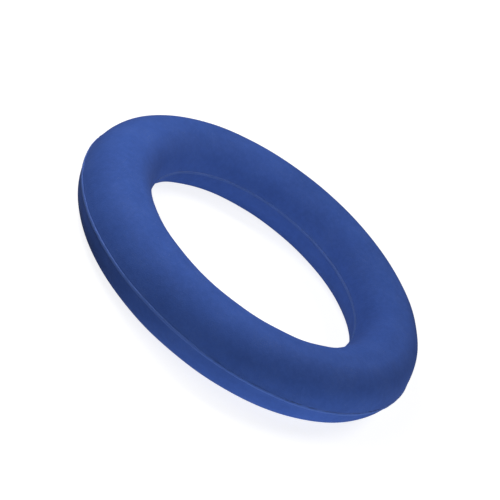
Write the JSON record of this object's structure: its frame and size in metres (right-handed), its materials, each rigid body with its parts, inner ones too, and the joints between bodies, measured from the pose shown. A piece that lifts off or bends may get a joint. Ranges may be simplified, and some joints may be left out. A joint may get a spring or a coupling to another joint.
{
  "type": "flying ring",
  "caption": "Hollow rubber throwing ring with a thick round section, bonded from moulded half shells along a low seam bead round the outside and round the hole.",
  "frame": {"origin": "centre of the ring, on the parting plane between the two shells", "axes": "+Z along the ring's axis, square to the parting plane; the ring is round, so +X points at any place on the rim"},
  "size_m": [0.179, 0.179, 0.0312],
  "materials": {
    "shell_rubber": "matte",
    "seam_cement": "satin"
  },
  "bodies": {
    "root": {"upper_shell": "shell_rubber", "lower_shell": "shell_rubber", "outer_seam_bead": "seam_cement", "inner_seam_bead": "seam_cement"}
  },
  "joints": []
}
---------------
▶ **Task to complete**
All of the data needs to be reproduced exactly, with no line missing.

▶ **Correct output**
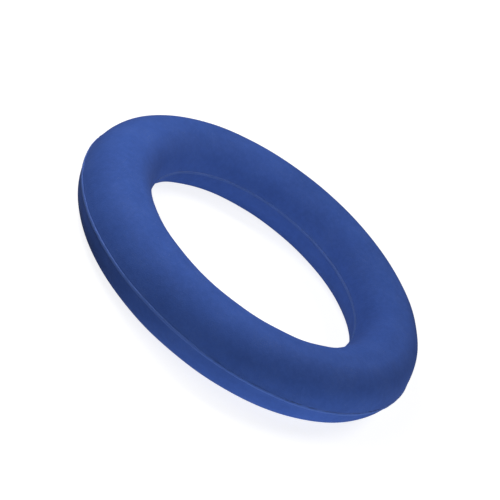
Write the JSON record of this object's structure: its frame and size in metres (right-handed), its materials, each rigid body with its parts, inner ones too, and the joints between bodies, measured from the pose shown. A piece that lifts off or bends may get a joint. Ranges may be simplified, and some joints may be left out. A joint may get a spring or a coupling to another joint.
{
  "type": "flying ring",
  "caption": "Hollow rubber throwing ring with a thick round section, bonded from moulded half shells along a low seam bead round the outside and round the hole.",
  "frame": {"origin": "centre of the ring, on the parting plane between the two shells", "axes": "+Z along the ring's axis, square to the parting plane; the ring is round, so +X points at any place on the rim"},
  "size_m": [0.179, 0.179, 0.0312],
  "materials": {
    "shell_rubber": "matte",
    "seam_cement": "satin"
  },
  "bodies": {
    "root": {"upper_shell": "shell_rubber", "lower_shell": "shell_rubber", "outer_seam_bead": "seam_cement", "inner_seam_bead": "seam_cement"}
  },
  "joints": []
}